Catatan Perjalanan R4Peace (Bagian VIII)
Akibat dibunuh tentara Thai yang ganas, banyak para istri yang hidup menjanda di Thailand Selatan. Kabar dari NGO kemanusiaan di Yala, ada sekitar 6.000 lebih janda di Yala, Pattani dan Narathiwat. Ada sebuah kampung janda bernama Kampung Kucing Lepas, di wilayah Narathiwat. Bagi yang peduli dengan janda-janda Pattani, bisa member bantuannya secara langsung, atau bisa melalui NGO Kemanusiaan setempat.
“Janda di Selatan Thai ramai, jumlahnya sekitar 6.000 lebih. Saat ini ada NGO khusus yang menangani para janda dan anak yatim,” jelas Nurhayatee, aktivis kemanusiaan Yala kepada tim Road For Peace (R4P)

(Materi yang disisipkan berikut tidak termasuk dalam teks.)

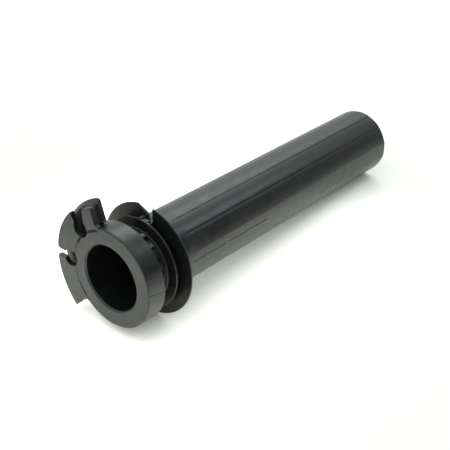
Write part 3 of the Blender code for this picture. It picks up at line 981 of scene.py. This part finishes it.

Peran NGO salah satunya adalah mendapatkan informasi tentang siapa saja yang ditembak mati hari ini. “Kami punya relawan yang bekerja untuk turun ke kampung-kampung untuk memberi laporan. Kami bukan hanya ziarah (mengunjungi) kepada keluarga yang suaminya ditembak, atau anaknya dipenjara tentara, tapi juga berdialog dengan masyarakat. Saat ini kami punya beberapa jaringan, seperti jaringan wanita yang ditinggal mati suaminya, juga jaringan pondok (pesantren). Kami buat program buat mereka dengan memberi semangat untuk membangkitkan rasa percaya dirinya, dan melatih untuk hidup mandiri, termasuk memberi pelatihan tentang hak-hak asasi manusia.”
NGO kemanusiaan tidak banyak memberi bantuan ekonomi kepada para janda dan anak yatim, karena keterbatasan biaya. Setidaknya, tidak sampai membuat mereka lemah dalam hidupnya.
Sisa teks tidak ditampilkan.